Com o ataque aos comunistas procura-se dar o sinal a quem quer que ouse questionar ou divergir do pensamento único, na esperança de apagar do espaço público e político toda e qualquer voz discordante.

A ofensiva anticomunista é apenas parte (ainda que a mais evidente e visível) do problema mais grave que é a tentativa de promover o apoio público à escalada da guerra impondo um pensamento único a partir de um arsenal de medidas e atitudes antidemocráticas.

Censura e propaganda

É a defesa da guerra e a procura de apoio popular à sua escalada que estão na origem da ofensiva contra quem defende a paz, a começar pelos comunistas mas indo muito além deles. E com esses fins justifica-se a utilização de todos os meios, mesmo os antidemocráticos.

Criticando a censura russa, impõe-se a censura europeia. Difunde-se propaganda de guerra como se de informação se tratasse, sem questionar a veracidade das narrativas apresentadas por «fontes militares» e sem sequer evitar que imagens de vídeo-jogos ou de outras guerras sejam divulgadas como sendo do conflito na Ucrânia. Exploram-se imagens da violência da guerra, de forma a que a exacerbação das emoções introduza a irracionalidade que leve à sua escalada – quando a brutalidade desses exemplos devia, sim, alertar para a necessidade de travar a guerra e de lhe pôr fim. Matraqueia-se um discurso mediático em que a guerra surge como algo que se pode defender e promover sem risco, sem consequência, porque está lá longe, porque só atinge os outros, porque pode ser desligada com o comando da TV quando se quiser.

Criminalização do pensamento

Simultaneamente, procura-se apagar a realidade da guerra na Ucrânia levar já oito anos e 15 mil vítimas mortais e de uma parte significativa do povo ucraniano ser vítima de discriminação e xenofobia por parte do poder do seu próprio país e acusa-se quem relembra esses factos e os seus contornos mais violentos de estar a justificar uma agressão militar.

Tenta-se impedir o questionamento da propaganda de guerra e acusa-se quem o faz de estar do «lado da Rússia», de ser «agente russo» ou «a favor da invasão». Militares e comentadores políticos que identificam na NATO e na UE alguns dos responsáveis pela guerra ou procuram descortinar motivações políticas, económicas ou geoestratégicas para decisões militares e alertam para os perigos da continuação da guerra e da sua escalada, são considerados cúmplices da guerra e colocados sob suspeita de terem agendas escondidas, de serem «avençados» ou de terem «simpatias» pelos agressores.

E até já se avança com a ideia de criminalização do pensamento e da opinião de quem ouse contrariar ou distanciar-se da narrativa do pensamento único, assumindo que a ameaça (ou mesmo concretização) da prisão de quem defende a paz é um meio legítimo para se poder «livremente» defender a escalada da guerra.

É já a liberdade de expressão de quem defende a paz a soçobrar perante a necessidade de impor um pensamento único sobre a guerra, com a defesa às claras da instauração do delito de opinião e da criminalização do discurso político como meios aceitáveis para alcançar aquele fim.

Defender a paz e a liberdade

Ainda que em alguns casos possam ser objectivos de protagonismo pessoal ou promoção mediática a determinar esse posicionamento individual, o quadro mais geral em que este tipo de concepções e atitudes antidemocráticas se vão instaurando, normalizando ou agudizando obriga os democratas a reflectir e a agir para que elas não vinguem.

O percurso que já foi feito na cavalgada de imposição do pensamento único e o carácter abertamente antidemocrático das posições e medidas tomadas para o sustentar são já, só por si, motivo de sobressalto democrático e de acção.
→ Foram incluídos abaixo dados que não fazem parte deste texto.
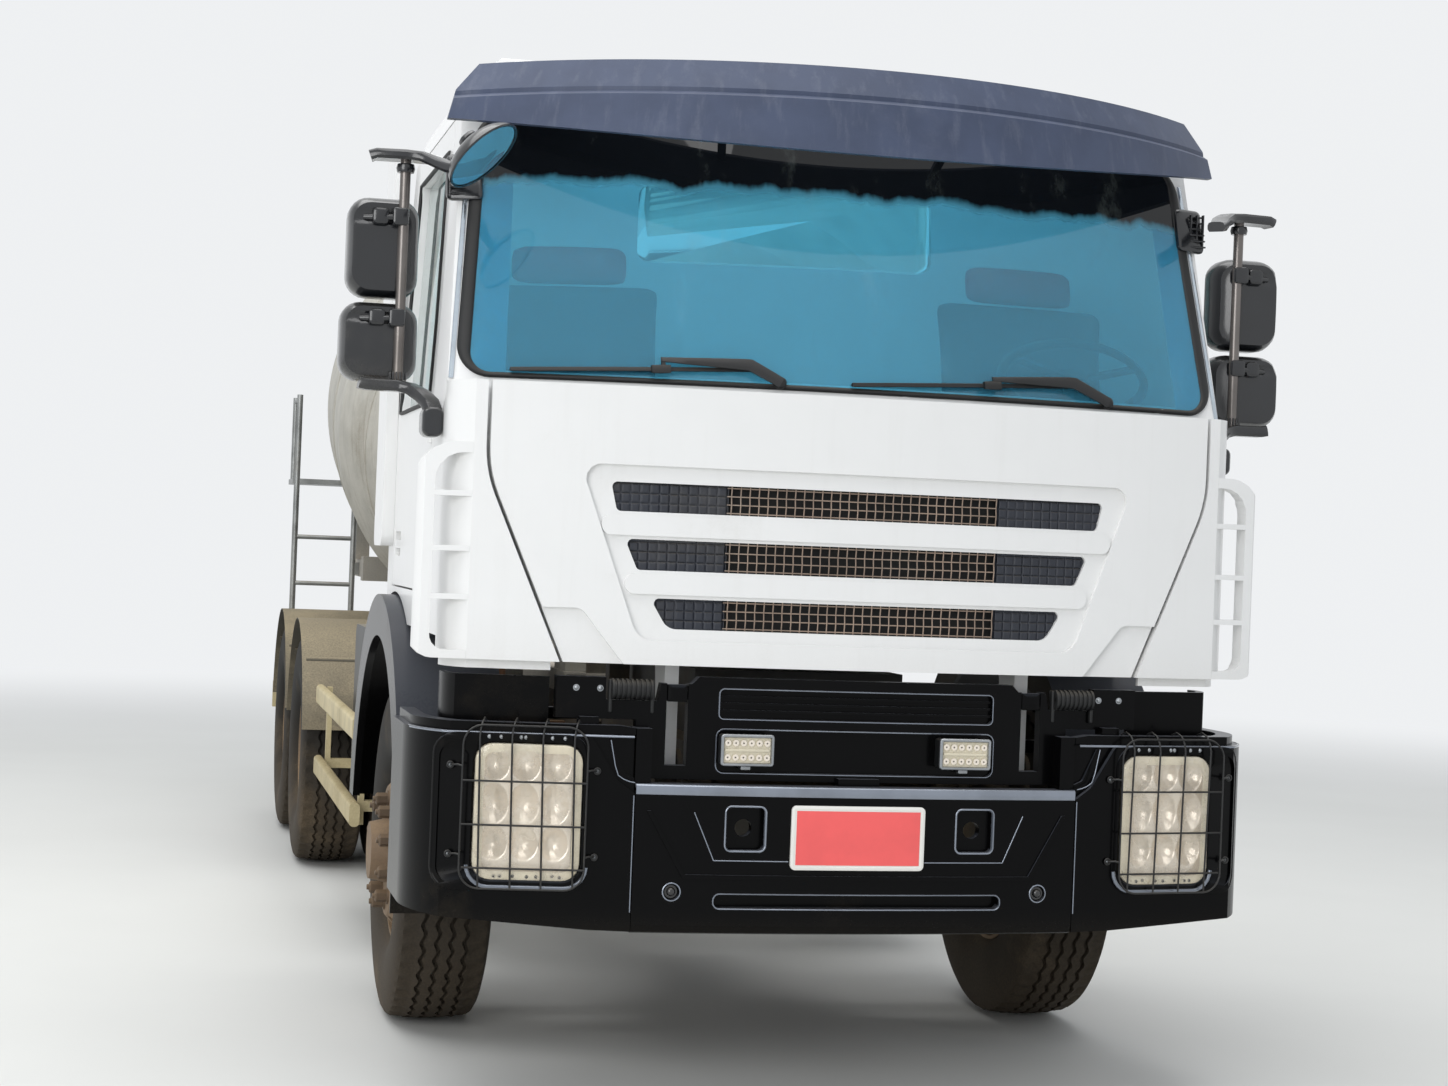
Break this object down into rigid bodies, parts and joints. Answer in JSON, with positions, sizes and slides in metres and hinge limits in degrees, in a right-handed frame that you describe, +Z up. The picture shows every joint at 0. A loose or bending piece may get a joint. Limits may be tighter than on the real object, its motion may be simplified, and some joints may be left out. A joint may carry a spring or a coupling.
{
  "type": "concrete mixer truck",
  "caption": "Forward-control lorry with a turning concrete drum, loading hopper, folding swing chute, tilting cab, opening doors and flap, steered front wheels.",
  "frame": {"origin": "on the road under the middle of the truck's overall length and width", "axes": "+Z up, +Y towards the rear chute, +X towards the vehicle's left side; the cab faces -Y"},
  "size_m": [2.91, 9.6508, 3.5],
  "materials": {
    "chassis_paint": "dusty dark chassis paint",
    "engine_metal": "dirty casting",
    "black_gloss": "glossy black",
    "lamp_lens": "pale lens",
    "black_wire": "black wire",
    "tank_grey": "dusty grey paint",
    "water_tank_paint": "dusty pale paint",
    "exhaust_steel": "rusty",
    "mudguard_plastic": "dusty matt",
    "guard_paint": "dusty cream paint",
    "mixer_paint": "dusty grey paint",
    "galvanised": "galvanised",
    "cab_white": "gloss white paint",
    "cab_glass": "teal tinted",
    "visor_plastic": "faded dark grey",
    "black_plastic": "black plastic",
    "seat_fabric": "woven",
    "dash_plastic": "grained",
    "tyre_rubber": "dusty rubber",
    "rim_steel": "dusty rusty paint",
    "drum_paint": "dusty light grey paint",
    "roller_steel": "worn steel"
  },
  "bodies": {
    "chassis": {"frame": "chassis_paint", "engine": "engine_metal", "front_axle": "chassis_paint", "rear_axles": "chassis_paint", "springs": "chassis_paint", "drive_shafts": "chassis_paint", "bumper": "black_gloss", "lamps": "lamp_lens", "lamp_guards": "black_wire", "front_mudguards": "black_gloss", "side_tanks": "tank_grey", "water_tank": "water_tank_paint", "exhaust": "exhaust_steel", "rear_mudguards": "mudguard_plastic", "side_guards": "guard_paint", "subframe": "mixer_paint", "front_pedestal": "mixer_paint", "rear_pedestal": "mixer_paint", "hopper": "mixer_paint", "ladder": "galvanised"},
    "cab": {"cab_shell": "cab_white", "cab_glass": "cab_glass", "cab_side_panels": "cab_white", "sun_visor": "visor_plastic", "wipers": "black_plastic", "seats": "seat_fabric", "dashboard": "dash_plastic", "mirrors": "black_plastic"},
    "right_door": {"door_right": "cab_white", "door_glass_right": "cab_glass"},
    "left_door": {"door_left": "cab_white", "door_glass_left": "cab_glass"},
    "flap": {"front_flap": "cab_white", "grille_mesh": "black_wire"},
    "steering_wheel": {"steering_wheel": "black_plastic"},
    "right_knuckle": {"knuckle_right": "chassis_paint"},
    "left_knuckle": {"knuckle_left": "chassis_paint"},
    "track_rod": {"track_rod": "chassis_paint"},
    "front_wheel_right": {"front_tyre_right": "tyre_rubber", "front_rim_right": "rim_steel"},
    "front_wheel_left": {"front_tyre_left": "tyre_rubber", "front_rim_left": "rim_steel"},
    "rear_wheel_1_right": {"rear_wheel_1_right": "tyre_rubber"},
    "rear_wheel_1_left": {"rear_wheel_1_left": "tyre_rubber"},
    "rear_wheel_2_right": {"rear_wheel_2_right": "tyre_rubber"},
    "rear_wheel_2_left": {"rear_wheel_2_left": "tyre_rubber"},
    "drum": {"drum": "drum_paint"},
    "right_roller": {"roller_right": "roller_steel"},
    "left_roller": {"roller_left": "roller_steel"},
    "chute_swivel": {"chute_swivel": "mixer_paint"},
    "chute": {"chute": "mixer_paint"},
    "chute_extension": {"chute_extension": "mixer_paint"},
    "jack_barrel": {"jack_barrel": "mixer_paint"},
    "jack_rod": {"jack_rod": "roller_steel"}
  },
  "joints": [
    {"name": "cab_tilt", "type": "hinge", "parent": "chassis", "child": "cab", "pos_m": [0, -4.57536, 0.95], "axis": [1, 0, 0], "range_deg": [0, 50]},
    {"name": "right_door_swing", "type": "hinge", "parent": "cab", "child": "right_door", "pos_m": [-1.17, -4.17536, 1.9], "axis": [0, 0, 1], "range_deg": [0, 68]},
    {"name": "left_door_swing", "type": "hinge", "parent": "cab", "child": "left_door", "pos_m": [1.17, -4.17536, 1.9], "axis": [0, 0, -1], "range_deg": [0, 68]},
    {"name": "flap_lift", "type": "hinge", "parent": "cab", "child": "flap", "pos_m": [0, -4.70836, 1.989], "axis": [-1, 0, 0], "range_deg": [0, 60]},
    {"name": "steering_wheel_turn", "type": "hinge", "parent": "cab", "child": "steering_wheel", "pos_m": [0.7, -4.12536, 2.04], "axis": [0, 0.6157, 0.788], "range_deg": [-690, 690]},
    {"name": "steer_left", "type": "hinge", "parent": "chassis", "child": "left_knuckle", "pos_m": [0.88, -3.32536, 0.538], "axis": [0, 0, 1], "range_deg": [-38, 38]},
    {"name": "steer_right", "type": "hinge", "parent": "chassis", "child": "right_knuckle", "pos_m": [-0.88, -3.32536, 0.538], "axis": [0, 0, 1], "range_deg": [-38, 38]},
    {"name": "track_rod_pivot", "type": "hinge", "parent": "left_knuckle", "child": "track_rod", "pos_m": [0.88, -3.13536, 0.378], "axis": [0, 0, 1], "range_deg": [-38, 38]},
    {"name": "front_wheel_right_spin", "type": "hinge", "parent": "right_knuckle", "child": "front_wheel_right", "pos_m": [-1.025, -3.32536, 0.538], "axis": [1, 0, 0], "continuous": true},
    {"name": "front_wheel_left_spin", "type": "hinge", "parent": "left_knuckle", "child": "front_wheel_left", "pos_m": [1.025, -3.32536, 0.538], "axis": [1, 0, 0], "continuous": true},
    {"name": "rear_wheel_1_right_spin", "type": "hinge", "parent": "chassis", "child": "rear_wheel_1_right", "pos_m": [-0.915, 0.47464, 0.538], "axis": [1, 0, 0], "continuous": true},
    {"name": "rear_wheel_1_left_spin", "type": "hinge", "parent": "chassis", "child": "rear_wheel_1_left", "pos_m": [0.915, 0.47464, 0.538], "axis": [1, 0, 0], "continuous": true},
    {"name": "rear_wheel_2_right_spin", "type": "hinge", "parent": "chassis", "child": "rear_wheel_2_right", "pos_m": [-0.915, 1.82464, 0.538], "axis": [1, 0, 0], "continuous": true},
    {"name": "rear_wheel_2_left_spin", "type": "hinge", "parent": "chassis", "child": "rear_wheel_2_left", "pos_m": [0.915, 1.82464, 0.538], "axis": [1, 0, 0], "continuous": true},
    {"name": "drum_turn", "type": "hinge", "parent": "chassis", "child": "drum", "pos_m": [0, 1.37464, 2.165], "axis": [0, 0.9781, 0.2079], "continuous": true},
    {"name": "left_roller_spin", "type": "hinge", "parent": "chassis", "child": "left_roller", "pos_m": [0.51516, 2.84698, 1.63511], "axis": [0, 0.9781, 0.2079], "continuous": true},
    {"name": "right_roller_spin", "type": "hinge", "parent": "chassis", "child": "right_roller", "pos_m": [-0.51516, 2.84698, 1.63511], "axis": [0, 0.9781, 0.2079], "continuous": true},
    {"name": "chute_swing", "type": "hinge", "parent": "chassis", "child": "chute_swivel", "pos_m": [0, 3.79464, 1.2], "axis": [0, 0, 1], "range_deg": [-70, 70]},
    {"name": "chute_tilt", "type": "hinge", "parent": "chute_swivel", "child": "chute", "pos_m": [0, 3.79464, 1.78], "axis": [1, 0, 0], "range_deg": [-4, 18]},
    {"name": "chute_fold", "type": "hinge", "parent": "chute", "child": "chute_extension", "pos_m": [0, 4.69195, 1.03229], "axis": [-1, 0, 0], "range_deg": [0, 180]},
    {"name": "jack_pivot", "type": "hinge", "parent": "chute_swivel", "child": "jack_barrel", "pos_m": [0, 3.91464, 0.68], "axis": [1, 0, 0], "range_deg": [-15, 15]},
    {"name": "jack_stroke", "type": "slide", "parent": "jack_barrel", "child": "jack_rod", "axis": [0, 0.7816, 0.6237], "range_m": [-0.07, 0.31]}
  ],
  "couplings": [
    {"joint": "steer_right", "follows": "steer_left", "ratio": 1},
    {"joint": "track_rod_pivot", "follows": "steer_left", "ratio": -1},
    {"joint": "steering_wheel_turn", "follows": "steer_left", "ratio": 18},
    {"joint": "left_roller_spin", "follows": "drum_turn", "ratio": -7.8364},
    {"joint": "right_roller_spin", "follows": "drum_turn", "ratio": -7.8364},
    {"joint": "jack_pivot", "follows": "chute_tilt", "ratio": 0.0503},
    {"joint": "jack_stroke", "follows": "chute_tilt", "m_per_rad": 0.9336}
  ]
}
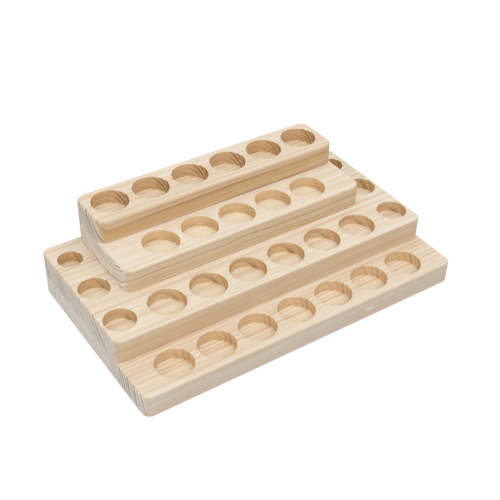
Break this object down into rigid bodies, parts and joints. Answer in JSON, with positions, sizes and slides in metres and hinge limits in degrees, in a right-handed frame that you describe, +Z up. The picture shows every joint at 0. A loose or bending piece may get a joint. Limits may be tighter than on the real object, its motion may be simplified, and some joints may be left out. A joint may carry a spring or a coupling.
{
  "type": "stepped bottle rack",
  "caption": "Solid pine display rack of stacked boards that step up from front to back, with flat-bottomed round pockets that hold small bottles upright.",
  "frame": {"origin": "middle of the underside, on the surface that the rack stands on", "axes": "+Z up, -Y towards the low front step, +X along the rack to the right as seen from the front"},
  "size_m": [0.29, 0.17, 0.08],
  "materials": {
    "pine": "bare sanded pine",
    "beech": "bare turned beech"
  },
  "bodies": {
    "root": {"base_board": "pine", "second_board": "pine", "third_board": "pine", "top_board": "pine", "base_dowels": "beech", "middle_dowels": "beech", "top_dowels": "beech"}
  },
  "joints": []
}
Sobressalto e acção para a defesa da paz e a rejeição da guerra, mas também para a defesa do regime democrático cuja conquista estamos a celebrar neste mês de Abril.

As comemorações populares do 48.º aniversário do 25 de Abril por todo o País são uma grande afirmação dos valores de Abril, resposta aos novos velhos inquisidores, afirmação de confiança na liberdade e na democracia que se impõe prosseguir todos os dias.